Oggi, più concretamente, il governo Renzi vuole mantenere il patto di restituire “agli italiani qualcosa che è degli italiani, stringendo la cinghia alla politica e allo Stato che in questi anni hanno speso troppo”. Ma gli italiani sanno bene fare i conti nelle proprie tasche: si può valutare approssimativamente che con 1.000 lire nel 1939, ragionando in potere d’acquisto, ci potevi fare ciò che oggi compri con circa 2.500 euro. E 2.500 euro al mese erano e sarebbero una bella cifra! Ma oggi la canzone renziana parla più modestamente di 1.000 euro… all’anno, che tradotto sono i famosi… 80 euro al mese. “Che diperazione, che delusione, dover campar, sempre in disdetta, sempre in bolletta” accennava una strofa della famosa canzone…
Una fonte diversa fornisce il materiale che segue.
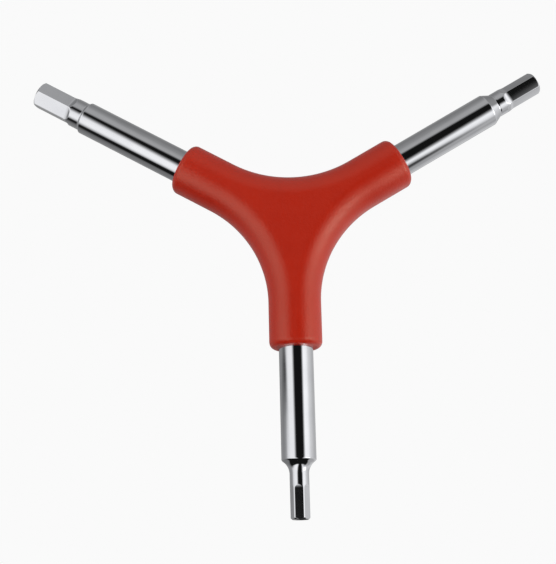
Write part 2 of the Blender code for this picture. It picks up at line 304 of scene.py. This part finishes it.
# Handle. The real grip is one polypropylene moulding over the steel, a Y of round sleeves with a
# flat middle. The mould leaves a fine matte grain, and the plastic closes tightly on the rods.
ARM_TURNS = {"6mm": math.radians(150), "5mm": math.radians(30), "4mm": math.radians(-90)}
SLEEVE_WIDTH = handle_high.z - handle_low.z
SLEEVE_REACH = 0.0304
WEB_RADIUS = 0.0276
SLEEVE_FLAT = 0.0008
SLEEVE_END_ROUNDING = 0.0015
FLAT_BORDER = 0.00015
ROD_RADIUS = 0.0040
ROD_FIT = 0.00002
HUB_CLEARANCE = 0.0003
BORE_OVERRUN = 0.00304
WEB_STEPS = 48
LONG_EDGE_STEPS = 20
END_EDGE_STEPS = 8
BORE_SIDES = 128
SMOOTH_UNDER = math.radians(15)
SAME_DIRECTION = 0.9999
WELD = 0.000001


def along_arm(turn):
    """Takes a shape made along +Z from the origin to its place along an arm."""
    swing = Matrix.Rotation(turn, 4, "Z")
    return Matrix.Translation(CROSSING) @ swing @ Matrix.Rotation(math.radians(90), 4, "Y")


def shaded(thing):
    """Shades a piece smooth, with its true edges left sharp."""
    thing.data.shade_smooth()
    thing.data.set_sharp_from_angle(angle=SMOOTH_UNDER)
    return thing


def round_over(bm, edges, radius, steps):
    """Rounds edges to a radius."""
    bmesh.ops.bevel(
        bm,
        geom=edges,
        offset=radius,
        offset_type="OFFSET",
        segments=steps,
        profile=0.5,
        affect="EDGES",
        material=-1,
    )
    bm.normal_update()


def faces_towards(bm, directions):
    """The faces whose normals point along one of the directions."""
    return [f for f in bm.faces if any(f.normal.dot(d) > SAME_DIRECTION for d in directions)]


def y_slab(bm):
    """The outline of the Y, filled and given the handle's thickness."""
    half_width = SLEEVE_WIDTH / 2
    half_third = math.radians(60)
    web_reach = (half_width + WEB_RADIUS) / math.sin(half_third)
    chain = []
    for turn in sorted(ARM_TURNS.values()):
        out = Vector((math.cos(turn), math.sin(turn), 0))
        side = Vector((-out.y, out.x, 0))
        chain.append(bm.verts.new(out * SLEEVE_REACH - side * half_width))
        chain.append(bm.verts.new(out * SLEEVE_REACH + side * half_width))
        middle = Vector((math.cos(turn + half_third), math.sin(turn + half_third), 0)) * web_reach
        first = bm.verts.new(middle - side * WEB_RADIUS)
        before = set(bm.verts)
        bmesh.ops.spin(
            bm, geom=[first], cent=middle, axis=(0, 0, 1), angle=-half_third, steps=WEB_STEPS
        )
        chain.append(first)
        chain += [v for v in bm.verts if v not in before]
    for near, far in zip(chain, chain[1:] + chain[:1]):
        if not any(e.other_vert(near) is far for e in near.link_edges):
            bm.edges.new((near, far))
    bmesh.ops.contextual_create(bm, geom=bm.edges)
    bmesh.ops.translate(bm, verts=bm.verts, vec=(0, 0, handle_low.z))
    raised = bmesh.ops.extrude_face_region(bm, geom=bm.faces[:], use_keep_orig=True)
    top = [g for g in raised["geom"] if isinstance(g, bmesh.types.BMVert)]
    bmesh.ops.translate(bm, verts=top, vec=(0, 0, SLEEVE_WIDTH))
    bmesh.ops.recalc_face_normals(bm, faces=bm.faces)


def cutter(name, radius, low, high, turn):
    """A plain round cutter along an arm. It is deleted once it has cut."""
    bm = bmesh.new()
    bmesh.ops.create_cone(
        bm,
        cap_ends=True,
        segments=BORE_SIDES,
        radius1=radius,
        radius2=radius,
        depth=high - low,
        matrix=along_arm(turn) @ Matrix.Translation((0, 0, (low + high) / 2)),
    )
    mesh = bpy.data.meshes.new(name)
    bm.to_mesh(mesh)
    bm.free()
    thing = bpy.data.objects.new(name, mesh)
    bpy.context.scene.collection.objects.link(thing)
    return thing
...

E poi l’annuncio del premier Renzi su Twitter: “Non ci sono tagli alla sanità. Non ci sono tagli agli stipendi degli insegnanti”. E meno male, e ci mancherebbe ancora!, perché gli 80 euro mensili in busta paga rappresentano appena una piccola parte di quanto sarebbe comunque spettato al personale della scuola semplicemente in forza di un dovuto (e atteso) rinnovo dei contratti di lavoro – fermi da molti anni – e della assegnazione alle scuole delle somme spettanti per l’a.s. 2013/14 per pagare le quote intere del fondo di istituto, funzioni strumentaliincarichi specificiedelleore eccedenti per la sostituzione dei colleghi assenti!
Ma forse il governo Renzi nel mettere la scuola al centro della agenda delle priorità pensava solamente, al momento, a sistemare, giustamente, i contenitori nei quali la scuola si realizza ovvero gli edifici scolastici, per i quali, con una certa enfasi di propaganda, il governo ha sbloccato l’utilizzo dei soldi agli enti locali al fine di consentire loro l’avvio dei cantieri di ristrutturazione.
Ma molti altri cantieri attendono nelle scuole di essere allestiti (a quando il riconoscimento della piena autonomia finanziaria, di gestione, di reclutamento degli insegnanti e dei presidi da parte delle singole istituzioni scolastiche? a quando il riconoscimento della parità vera di tutte le scuole del sistema pubblico − statali o paritarie che siano? ci sarà il riconoscimento di un nuovo status giuridico degli insegnanti, veri professionisti dell’educazione e non meri funzionari dello Stato?) o, in molti casi, finalmente smantellati (a quando una moderna revisione dell’esame di maturità – ancora oggi frutto di una norma che lo introduceva in forma di “sperimentazione” − ormai scavalcato persino dai test di ingresso universitari, anticipati arbitrariamente ad aprile da molte università? quando sentiremo il proclama della fine degli attuali organi collegiali nati nel lontano 1975 e l’annuncio della creazione, ormai improcrastinabile, di nuovi strumenti che rendano moderna ed efficace la gestione delle scuole autonome? qualcuno sta pensando come smantellare la rigidità del sistema scolastico per rendere più flessibile il raccordo tra scuola superiore, formazione ed ingresso nel mondo del lavoro?).
Ci si aspetterebbe anche qui qualche annuncio altrettanto importante e decisivo. Per ora tutto… tace. O si vuol far tacere.
Ci sarà un ministro dell’Istruzione, come voce fuori dal coro, capace di interpretare queste attese che studenti, docenti, presidi e genitori desiderano veder corrisposte in questo risveglio di primavera metereologica e, pare, politica? Qualcuno saprà trasformare in armonia di canto (e di proposta) queste insofferenze e queste attese?
Tra l’attivismo del premier, il silenzio sindacale, la tiepidezza del ministro dell’Istruzione ed il lamento dei tanti, mi ritornano in mente le parole di un altro altrettanto famoso motivetto di qualche anno fa che vien voglia di cantare per sollevarci un po’ il morale ed attendere tempi migliori: “Il fatto è che noi villani sempre allegri bisogna stare che il nostro piangere fa male al re (…) diventa triste se noi piangiam”. Il titolo? Firmato Jannacci: “Ho visto un Re(nzi)”.
Appunto. E buona notte ai “suonatori”.